You may also be allowed to expedite the filing for an additional fee and that may reduce your wait time from anywhere between two to four weeks.

What Can Happen If You Fail to Register?

You will need to pay some money to complete the foreign entity registration, but you will also find that you will have to pay different filing fees and go by the state laws in place. This could mean more fees for you on a yearly basis as well as reporting fees every year. This may seem like a lot to deal with just to do business in another state, but if you continue to do business there and fail to register, it could cost you a lot more in the long run and could have an impact on your business as a whole. There are a few major legal consequences you may face if you fail to register. The first thing you will lose is the right to bring a lawsuit to the state court or to defend any claims against your company. While this may not seem like a big deal now, it essentially means that if a person or another business fails to abide by a contract, you will have no way of enforcing it or suing to try to recover damages. If you choose to register after the fact, you may be able to follow up with the lawsuit through the state, but you will lose time in the process and you may even lose your ability to sue someone if the state laws prevent you from filing a lawsuit within a set number of days.

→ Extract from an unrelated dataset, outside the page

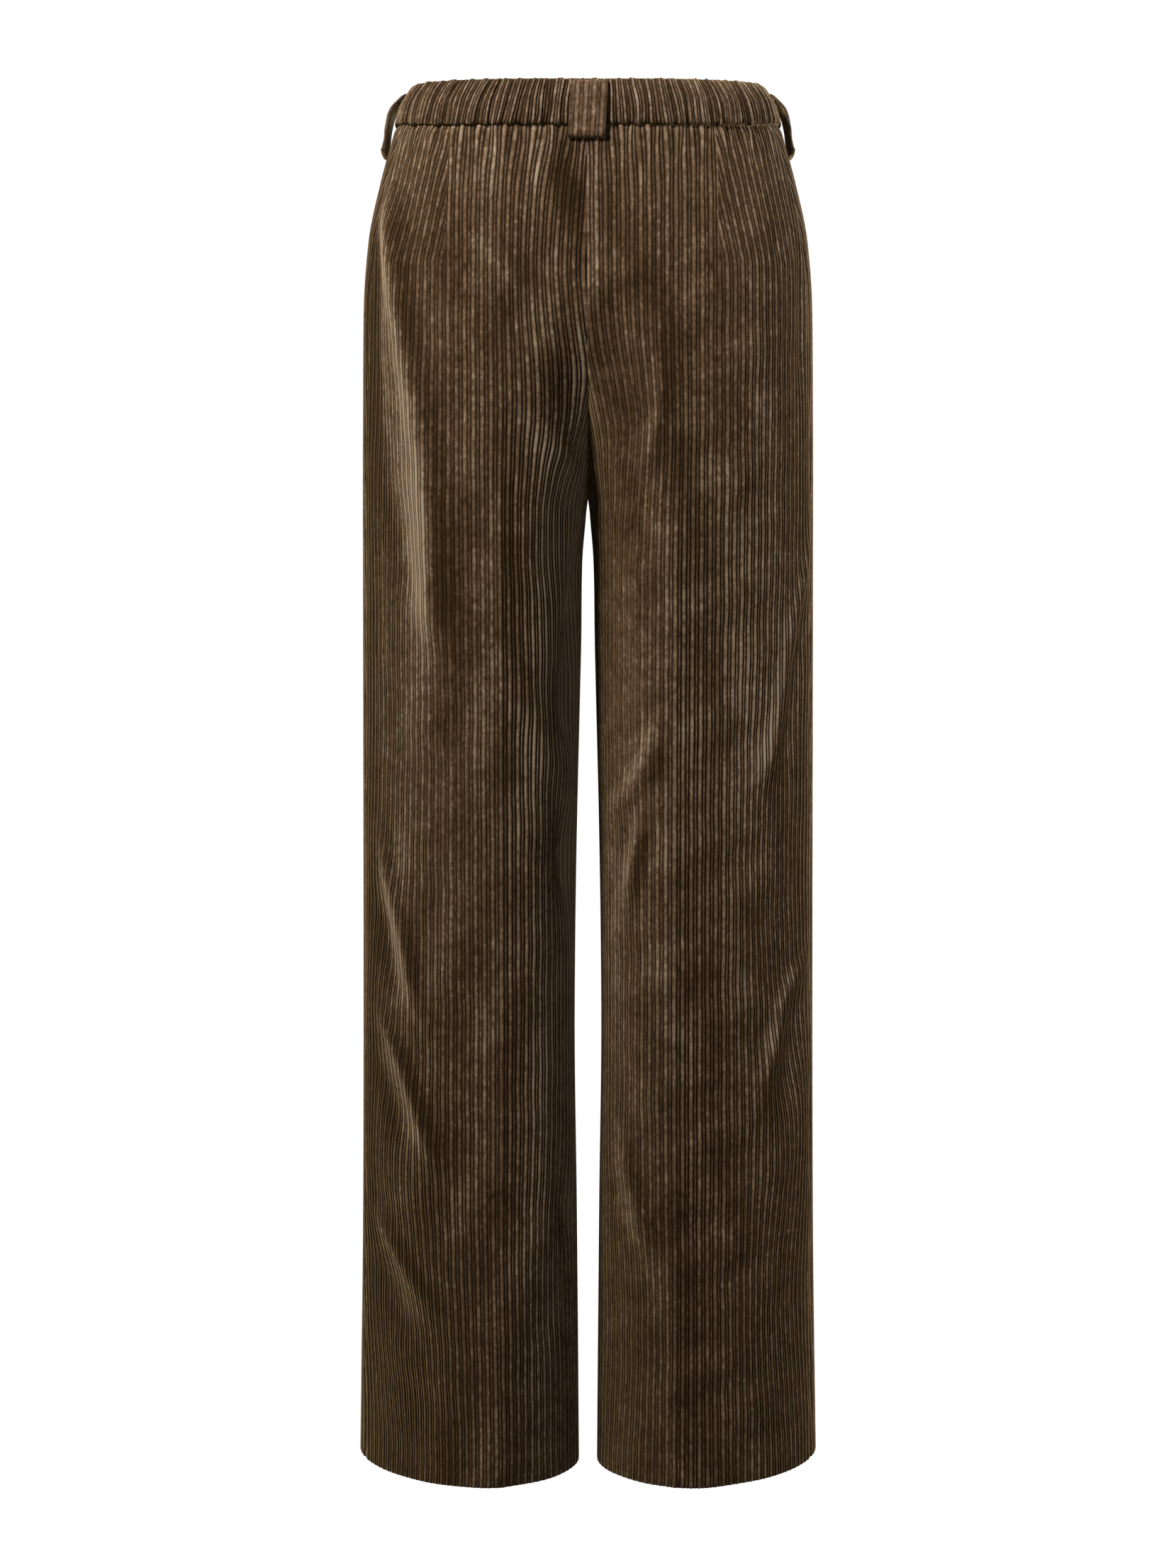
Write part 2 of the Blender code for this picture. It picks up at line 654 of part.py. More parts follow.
def add_belt_loops(material):
    add_belt_loop("belt_loop_back", material, FLAT_LOOP, lambda ring: 0.0)
    for half, side in SIDES.items():
        def at_side(ring, side=side):
            return side * (ring.side_seam + LOOP_PAST_SIDE_SEAM)

        def at_front(ring, side=side):
            return side * (ring.front_crease + LOOP_PAST_FRONT_CREASE)

        add_belt_loop(f"belt_loop_side_{half}", material, ARCHED_LOOP, at_side)
        add_belt_loop(f"belt_loop_front_{half}", material, ARCHED_LOOP, at_front)


def fly_reach(depth):
    """Width of the fly flap at a depth: straight, then rounding in to the centre front."""
    fall = max(depth - FLY_STRAIGHT, 0.0) / (FLY_LENGTH - FLY_STRAIGHT)
    return FLY_WIDTH * math.sqrt(max(1 - fall**2, 0.0)) + SEAM_GAP


def add_fly(material):
    """The fly flap lies on the right front panel: the panel's own points, moved out."""
    depths = [2 * SEAM_GAP] + [depth for depth in ROWS if 0 < depth < FLY_STRAIGHT]
    depths += [FLY_STRAIGHT + (FLY_LENGTH - FLY_STRAIGHT) * part for part in FLY_ROUNDING]
    columns = math.ceil(FLY_WIDTH / COLUMN)

    def place(index, row, thickness, ribbed):
        most = fly_reach(depths[row])
        reach = index * COLUMN
        clear = 0 < reach < most - SNAP
        reach = reach if reach < most - SNAP else most
        above = max(depth for depth in ROWS if depth <= depths[row])
        below = min(depth for depth in ROWS if depth > depths[row])
        ends = []
        for depth in (above, below):
            ring = ring_at(depth)
            length = ring.total - SEAM_GAP / 2 - reach
            lift = panel_lift("right", "front", ring, length) + RIB_HEIGHT / 2 + FLY_STANDOFF
            lift += thickness + (rib(index) if ribbed and clear else 0.0)
            ends.append(cloth_point("right", ring, length, lift))
        return ends[0].lerp(ends[1], (depths[row] - above) / (below - above))

    def outer(index, row):
        return place(index, row, FLY_THICK, True)

    def inner(index, row):
        return place(index, row, 0.0, False)

    add_wall("fly_flap", material, columns, len(depths) - 1, outer, inner,
             set(range(columns + 1)), set(range(len(depths))))


def add_button(material):
    """A dished disc with a rounded rim, turned about its own axis, on the waistband's lap."""
    shape = bmesh.new()
    half = BUTTON_THICK / 2
    points = []
    for place in BUTTON_PROFILE:
        points.append(shape.verts.new((BUTTON_RADIUS * place.reach, 0.0, half * place.rise)))
    edges = [shape.edges.new(pair) for pair in zip(points, points[1:])]
    bmesh.ops.spin(shape, geom=points + edges, cent=(0, 0, 0), axis=(0, 0, 1),
                   angle=2 * math.pi, steps=BUTTON_SIDES, use_merge=True)
    bmesh.ops.remove_doubles(shape, verts=shape.verts, dist=MERGE_DISTANCE)
    button = add_object("waist_button", shape, material)
    ring = ring_at(band_depth(0.5))
    point, outward = ring.place(ring.total - BAND_LAP / 2)
    seat = BAND_FRONT_LIFT + RIB_HEIGHT / 2 + BAND_LAP_RISE + SEAM_GAP + half
    point = point + outward * seat
    facing = Vector((outward.x, outward.y, 0.0))
    button.location = (point.x, point.y, level(ring.depth, point.y))
    button.rotation_mode = "QUATERNION"
    button.rotation_quaternion = facing.to_track_quat("Z", "Y")


def main():
    for thing in list(bpy.data.objects):
        bpy.data.objects.remove(thing)
    corduroy = add_material("corduroy", CORDUROY_COLOUR, CORDUROY_ROUGHNESS)
    horn = add_material("button", HORN_COLOUR, HORN_ROUGHNESS)
    for half in SIDES:
        for face in ("back", "front"):
            add_panel(half, face, corduroy)
        add_front_band(half, corduroy)
    add_back_band(corduroy)
    add_belt_loops(corduroy)
    add_fly(corduroy)
    add_button(horn)


main()
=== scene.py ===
import math
from collections import namedtuple

import bmesh
import bpy
import numpy as np
from mathutils import Matrix, Vector


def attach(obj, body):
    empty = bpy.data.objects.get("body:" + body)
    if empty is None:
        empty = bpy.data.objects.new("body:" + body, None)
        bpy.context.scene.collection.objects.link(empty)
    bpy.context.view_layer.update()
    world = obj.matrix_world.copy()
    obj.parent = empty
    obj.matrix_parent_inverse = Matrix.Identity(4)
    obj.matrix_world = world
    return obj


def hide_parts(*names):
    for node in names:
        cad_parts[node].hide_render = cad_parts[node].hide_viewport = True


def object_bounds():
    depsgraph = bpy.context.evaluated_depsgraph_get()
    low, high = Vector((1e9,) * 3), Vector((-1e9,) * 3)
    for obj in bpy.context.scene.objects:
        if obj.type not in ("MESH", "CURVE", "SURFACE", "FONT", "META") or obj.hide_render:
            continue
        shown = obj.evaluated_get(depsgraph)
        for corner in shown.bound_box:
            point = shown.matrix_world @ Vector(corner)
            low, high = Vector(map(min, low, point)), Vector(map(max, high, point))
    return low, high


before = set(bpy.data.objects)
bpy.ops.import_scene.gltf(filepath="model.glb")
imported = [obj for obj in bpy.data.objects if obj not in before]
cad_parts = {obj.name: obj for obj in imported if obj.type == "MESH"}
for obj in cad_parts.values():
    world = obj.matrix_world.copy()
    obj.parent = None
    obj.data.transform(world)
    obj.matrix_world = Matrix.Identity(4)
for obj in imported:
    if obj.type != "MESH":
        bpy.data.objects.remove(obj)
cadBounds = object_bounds()

# Metres. The wearer faces -Y, their left leg is at +X, and the origin is the middle of the waist.
# A depth is measured down from the waist seam. "around" is measured along the cloth from the
# pressed back crease, outwards past the side seam and on to the front.
form = {
    "bandHeight": 0.035,
    "crotchDepth": 0.2925,
    "hemDepth": 1.080,
    "frontDip": 0.010,  # how much lower the waist is in front
    "dipStartY": 0.05,
    "dipSpanY": 0.14,
    "dipFadeDepth": 0.16,
    "sideRise": 0.0062,
    "sideRiseSpanY": 0.05,
    "seatStart": 0.120,
    "seatCurve": 2.0,
    "frontCurve": 2.6,
    "cleft": 0.003,
    "roundness": 2.12,
    "hemRoundness": 1.78,  # towards the hem the legs' section draws in a little at its quarters
    "hemMiddleRoundness": 1.76,
    "hemCrownShift": 0.012,
    "hemShapeStart": 0.80,
    "arcSteps": 36,
    "seamGap": 0.0003,
}
sideSigns = {"left": 1.0, "right": -1.0}


def rowsOf(names, *rows, **settings):  # a table whose columns have names
    kind = namedtuple("row", names, **settings)
    return [kind(*row) for row in rows]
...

Next, if a lawsuit is brought against your business, you may still be able to defend yourself in most cases, but you may not be able to use specific defenses. You also may not get notice of a lawsuit until after it has been completed and a judgment has been made against you simply because you were not registered in that state. Additionally, you may still be subject to fines, back taxes, and even penalties for the time spent conducting business in that state and not being registered. Once it has been discovered, the state will want to recover these things for simply not registering to conduct business in their state. Lastly, you will stand the chance of losing your limited liability status. This will put you as an individual, and will put your business at risk.